Na noite de terça-feira, foi a vez do grupo MUV (Movimento Uniformemente Variado) subir ao Palco Principal do 18º Festival de Inverno da UFPR. Liderada por Kátia Drumond (voz) e Ricardo Verocai (voz e teclados), o MUV apresentou um repertório com músicas autorais e de artistas como Ed Motta e Macau. Segundo Kátia, foram escolhidas músicas que “têm a mesma linguagem” do grupo para integrar o show. A linguagem, que justifica o nome da banda, passa por gêneros variados. Funk tradicional, soul, rap, reggae, salsa e samba são alguns deles. “É uma linguagem que tem essa função cultural, sem ser panfletária, de falar das raízes”, explica Kátia.
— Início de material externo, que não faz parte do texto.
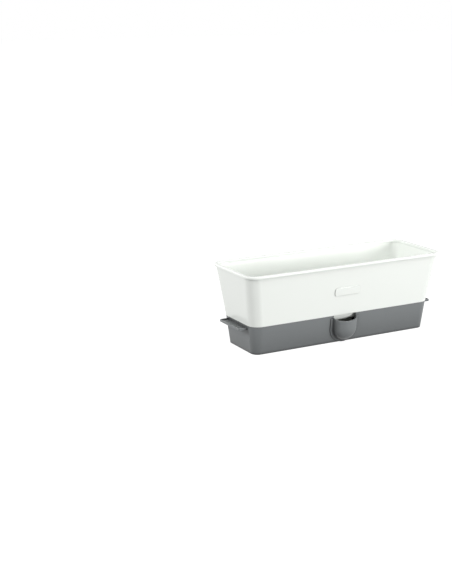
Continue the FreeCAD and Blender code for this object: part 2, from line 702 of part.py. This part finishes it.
def make_wick(label, place):
    """A felt strip bent to an n: it lies across the tub's floor with its legs in the water."""
    body = new_body(label)
    underside = f"({TUB_FLOOR_TOP} + Sizes.wick_seat)"
    leg_end = f"({TRAY_FLOOR_TOP} + Sizes.wick_end_gap)"
    outside = new_sketch(body, "felt_outside", "YZ_Plane")
    arch(outside, f"2 * {LEG_OUTER}", leg_end, f"{underside} + Sizes.wick_felt",
         "Sizes.wick_bend + Sizes.wick_felt")
    pad(body, outside, "Sizes.wick_width", centred=True)
    inside = new_sketch(body, "felt_inside", "YZ_Plane")
    arch(inside, f"2 * {LEG_INNER}", f"{leg_end} - {PAST}", underside, "Sizes.wick_bend")
    pocket(body, inside, f"Sizes.wick_width + {PAST}", centred=True)
    body.setExpression("Placement.Base.x", f"{place} * {WICK_PITCH}")
    return body


# ---------------------------------------------------------------- build and export

pieces = [make_reservoir_base(), make_planter_tub()]
for label, place in (("felt_wick_left", -1), ("felt_wick_middle", 0), ("felt_wick_right", 1)):
    pieces.append(make_wick(label, place))
doc.recompute()

faults = [f"{item.Name}: {item.State}" for item in doc.Objects
          if "Invalid" in item.State or "Error" in item.State]
for piece in pieces:
    shape = piece.Shape
    if shape.isNull() or not shape.isValid() or len(shape.Solids) != 1:
        faults.append(f"{piece.Label}: not one valid solid")
if faults:
    raise RuntimeError("; ".join(faults))

os.makedirs("parts", exist_ok=True)
for piece in pieces:
    piece.Shape.exportStep(f"parts/{piece.Label}.step")
    print(piece.Label, round(piece.Shape.Volume), "cubic millimetres")
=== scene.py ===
"""A self-watering herb trough: its glossy tub, satin water tray and felt wicks, in a studio."""

import math

import bpy
from bpy.props import FloatProperty, FloatVectorProperty, IntProperty, PointerProperty
from mathutils import Matrix, Vector


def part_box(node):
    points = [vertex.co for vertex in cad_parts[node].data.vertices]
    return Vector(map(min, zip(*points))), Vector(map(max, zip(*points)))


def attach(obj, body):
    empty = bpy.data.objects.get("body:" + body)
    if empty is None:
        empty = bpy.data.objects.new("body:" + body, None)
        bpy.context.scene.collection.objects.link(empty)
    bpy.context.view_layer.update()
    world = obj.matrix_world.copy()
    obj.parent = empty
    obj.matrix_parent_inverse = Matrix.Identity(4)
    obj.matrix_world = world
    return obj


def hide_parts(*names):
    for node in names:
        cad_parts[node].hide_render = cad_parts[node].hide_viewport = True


bl_info = {
    "name": "Herb Keeper",
    "version": (1, 0, 0),
    "blender": (4, 5, 0),
    "location": "3D Viewport > Sidebar > Herb Keeper",
    "description": "Plastic and felt finishes for a self-watering herb trough, and a plain studio",
    "category": "Object",
}

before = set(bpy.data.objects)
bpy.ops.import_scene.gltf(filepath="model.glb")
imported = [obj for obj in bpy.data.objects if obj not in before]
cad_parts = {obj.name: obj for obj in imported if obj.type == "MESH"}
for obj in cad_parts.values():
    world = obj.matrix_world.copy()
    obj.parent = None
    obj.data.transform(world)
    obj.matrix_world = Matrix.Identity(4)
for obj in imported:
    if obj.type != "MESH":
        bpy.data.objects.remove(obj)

TRAY_NODE = "reservoir_base"
TUB_NODE = "planter_tub"
WICKS = {"left": "felt_wick_left", "middle": "felt_wick_middle", "right": "felt_wick_right"}
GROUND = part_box(TRAY_NODE)[0].z
TUB_LOW, TUB_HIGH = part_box(TUB_NODE)
WICK_LOW, WICK_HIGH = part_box(WICKS["middle"])

# The point in the middle of the scoop's bowl where a fan of its faces meets.
SCOOP_POLE = (0.0, -0.0688, 0.0285)

WHITE = (1.0, 1.0, 1.0, 1.0)
# Nearly all values of a noise lie between these two.
NOISE_LOW, NOISE_HIGH = 0.3, 0.7
# Cosines of the turn at which an edge begins to show, and shows in full.
EDGE_BEGINS, EDGE_FULL = 0.97, 0.75
# Openness to the light, out of 1, at which a place gets its full painted shade.
DEEPEST = 0.4
# Share of a pole's reach inside which the faces' own normals are used in full.
POLE_FULL = 0.9
# Keeps the part of a distance that is at right angles to Y.
ACROSS_Y = (1.0, 0.0, 1.0)
# The two ways that the felt's strands run, as turns about all three axes.
STRAND_TURNS = (math.radians(25), math.radians(-40))
# How much more strands count than clumps in the felt's shade, and the spread of both together.
STRAND_WEIGHT = 1.6
FELT_SHADE_LOW, FELT_SHADE_HIGH = 1.0, 1.8


# ---------------------------------------------------------------- settings

class HerbKeeperColours(bpy.types.PropertyGroup):
    """Colours of the three materials, as linear values."""

    tub: FloatVectorProperty(
        name="Tub", description="White plastic of the planter tub",
        subtype="COLOR", size=3, min=0, max=1, default=(0.89, 0.92, 0.88))
    tray: FloatVectorProperty(
        name="Tray", description="Grey plastic of the water tray",
        subtype="COLOR", size=3, min=0, max=1, default=(0.170, 0.182, 0.186))
    felt: FloatVectorProperty(
        name="Felt", description="Light fibres of the felt wicks",
        subtype="COLOR", size=3, min=0, max=1, default=(0.64, 0.64, 0.59))
    felt_dark: FloatVectorProperty(
        name="Felt, dark", description="Darker fibres of the felt wicks",
        subtype="COLOR", size=3, min=0, max=1, default=(0.40, 0.41, 0.38))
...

A proposta direcionou a banda, surgida em 1998, a uma postura de movimento cultural e social. “É um movimento da música negra mundial e uniformemente dançante”, diz Kátia, ao explicar o nome do grupo. Para a musicista, a arte tem a missão de “transformar, de certa forma, as mentes que estão poluídas”. Neste sentido, as raízes negras do Brasil confeririam ao MUV a possibilidade de “mexer com a alma das pessoas”.
Raízes negras
Kátia explica que a música mundial tem origem essencialmente negra. Além dos gêneros listados, somam-se também o jazz, o blues e o rock.
O professor de dança Evandro Passos, que ministra a oficina Danças Afro-brasileiras e Africanas: a África no movimento corporal brasileiro no Festival de Inverno, observa que é freqüente que as pessoas não percebam essas influências no Brasil, entre elas incluídos os próprios afros-descendentes. “A cultura africana no Brasil ainda tem pouca penetração nas livros didáticos, na cultura, nos movimentos artísticos. Às vezes as pessoas até a usam na música, mas não sabem muita coisa”, explica o professor. Sua oficina tem o objetivo de mostrar os elementos de influência desta cultura através da dança.
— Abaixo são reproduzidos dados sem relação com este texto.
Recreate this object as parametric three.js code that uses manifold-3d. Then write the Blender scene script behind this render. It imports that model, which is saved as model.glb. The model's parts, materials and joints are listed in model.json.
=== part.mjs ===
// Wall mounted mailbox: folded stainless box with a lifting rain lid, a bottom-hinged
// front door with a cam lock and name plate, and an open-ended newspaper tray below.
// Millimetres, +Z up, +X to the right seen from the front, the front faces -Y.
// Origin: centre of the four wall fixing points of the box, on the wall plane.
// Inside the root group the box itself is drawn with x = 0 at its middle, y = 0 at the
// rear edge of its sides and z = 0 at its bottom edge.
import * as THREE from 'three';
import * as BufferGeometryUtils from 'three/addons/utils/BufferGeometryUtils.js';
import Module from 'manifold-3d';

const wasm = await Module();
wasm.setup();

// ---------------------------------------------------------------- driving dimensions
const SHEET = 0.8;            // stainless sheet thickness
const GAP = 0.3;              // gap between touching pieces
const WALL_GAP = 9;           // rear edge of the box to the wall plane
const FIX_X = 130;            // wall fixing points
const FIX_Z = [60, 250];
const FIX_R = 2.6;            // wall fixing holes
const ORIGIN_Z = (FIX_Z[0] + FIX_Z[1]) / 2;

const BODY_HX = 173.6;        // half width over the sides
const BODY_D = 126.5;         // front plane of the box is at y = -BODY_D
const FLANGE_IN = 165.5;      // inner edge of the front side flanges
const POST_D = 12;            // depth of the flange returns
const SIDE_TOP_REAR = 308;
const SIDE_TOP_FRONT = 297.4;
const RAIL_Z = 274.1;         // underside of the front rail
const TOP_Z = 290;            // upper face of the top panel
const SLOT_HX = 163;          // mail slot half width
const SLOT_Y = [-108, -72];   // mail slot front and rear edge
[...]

Evandro explica que um dos motivos para esse desconhecimento é a forte influência da cultura européia. “A gente segue praticamente um modelo francês de educação”, critica. Possuindo no currículo uma bolsa de intercâmbio da Unesco/Aschberg para lecionar na Costa do Marfim (África), formação nos Estados Unidos e oficinas de danças afro-brasileiras na França como ministrante, o professor também leciona uma disciplina de cultura afro-brasileira no Centro Universitário de Belo Horizonte. “Eu acho fundamental a cultura afro-brasileira e africana estar com esse diálogo com a academia. Eu, inclusive, venho da manifestação popular e faço mestrado em dança, também pegando elementos da dança afro-brasileira e africana”, conta Evandro.
Arte no gueto
A aproximação com a academia, entretanto, pode interferir no significado da expressão artística afro-brasileira. Para Kátia Drumond, a música negra ainda está muito relacionada a um “modismo cult”. Tendo morado por muitos anos em Curitiba, ela explica que existem muitos grupos de samba surgindo no sul do Brasil que ainda estão muito “dentro da partitura”, criando uma relação acadêmica com a cultura negra. “Precisa ter mais contato com essa música de raiz. Precisa ir tocar na favela, sentir o suingue”, diz.
O baterista Jahir Soares, ainda em Curitiba desde o show no bar Era só o que Faltava, com a banda Original Marley Cover, concorda. Após uma “canja” no show do MUV em Antonina, Jahir explicou que é preciso levar a música para o “gueto”, considerando a arte como a “arma” em seu projeto social e cultural. O músico conta que mora na favela por opção e que sabe dos riscos. Entretanto, explica que é preciso manter a relação com as pessoas que estão no gueto, mas não estão nos shows. “A estratégia de informação futura é você estar convivendo, na realidade, com a situação. Nós temos que saber, encima do palco, que o nosso sofrimento é real”, conta Jahir. “Mas a nossa alegria é tão forte, que é muito mais brilhante que o nosso sofrimento”, conclui.
Evandro Passos lembra que, em Antonina, a população tem uma forte influência do samba. “A escola de samba é muito forte aqui”, conta. Na cidade, segundo o professor, outra forma de manifestação negra é o pagode que, mesmo sendo uma expressão diferente, tem as mesmas raízes. “A cultura africana permite isso”, explica.